Strategic Reconstitution and Supply Chain Hardening
Recovering from an event of this scale requires more than mechanical repairs. It demands a recalibration of how the energy sector views "operational uptime." The industry must move away from a defensive model based on exclusion zones and toward one based on "graceful degradation" and "rapid modular recovery."
To achieve this, three structural changes are required:
Decentralized Processing Units
The concentration of refining capacity into mega-hubs like Ras Tanura must be balanced by the development of smaller, modular refining units. While these units have lower margins, they provide the system with the ability to maintain partial functionality if a primary node is neutralized.
Hardened Midstream Nodes
Critical stabilization towers—the most vulnerable points in the refining process—require physical hardening or "sacrificial" shielding. If the core processing units are protected by non-essential structural barriers, the downtime from a kinetic strike is reduced from months to days.
Dynamic Inventory Management
Traditional inventory management focuses on "days of cover." A more resilient approach uses "geographic dispersion of cover." By holding refined product inventories in smaller, distributed depots rather than centralized tanks at the refinery fence line, the impact of a terminal-side strike is mitigated.
The Geopolitical Risk Premium: A New Baseline
The market’s tendency to "price in" a geopolitical risk premium is often reactive and short-lived. However, the recurring nature of these strikes suggests that the premium is no longer a temporary spike but a structural component of the oil price. Analysts must now factor in a "vulnerability coefficient" for all Middle Eastern downstream assets.

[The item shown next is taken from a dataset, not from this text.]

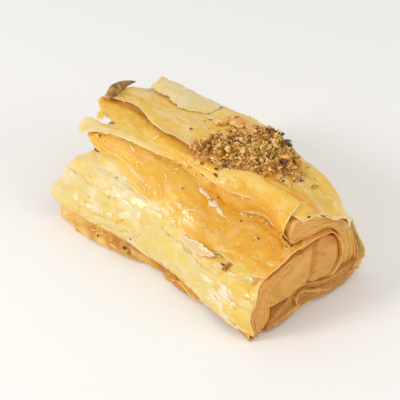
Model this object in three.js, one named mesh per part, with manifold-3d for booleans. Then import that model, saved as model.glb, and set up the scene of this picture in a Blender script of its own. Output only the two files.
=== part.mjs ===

This coefficient is determined by the proximity of the asset to launch points, the density of its air defense coverage, and its historical recovery time (Mean Time To Repair). Ras Tanura’s high coefficient suggests that until a fundamental shift in regional security occurs, the facility will remain a source of volatility rather than a pillar of stability.
The immediate tactical play for global energy stakeholders is to increase long-term contracts with non-OPEC+ suppliers to diversify the "origin risk." Simultaneously, Aramco must accelerate its transition toward "Downstream 4.0"—integrating automated damage assessment and AI-driven logistical rerouting to bypass damaged nodes in real-time. The era of the invincible energy fortress is over; the era of the resilient, self-healing network must begin.
Maintain an overweight position on North American midstream assets and refining hubs that operate outside the kinetic reach of regional proxies. The Ras Tanura shutdown is a signal that the global energy map is being redrawn, not by demand, but by the physical security of the supply line.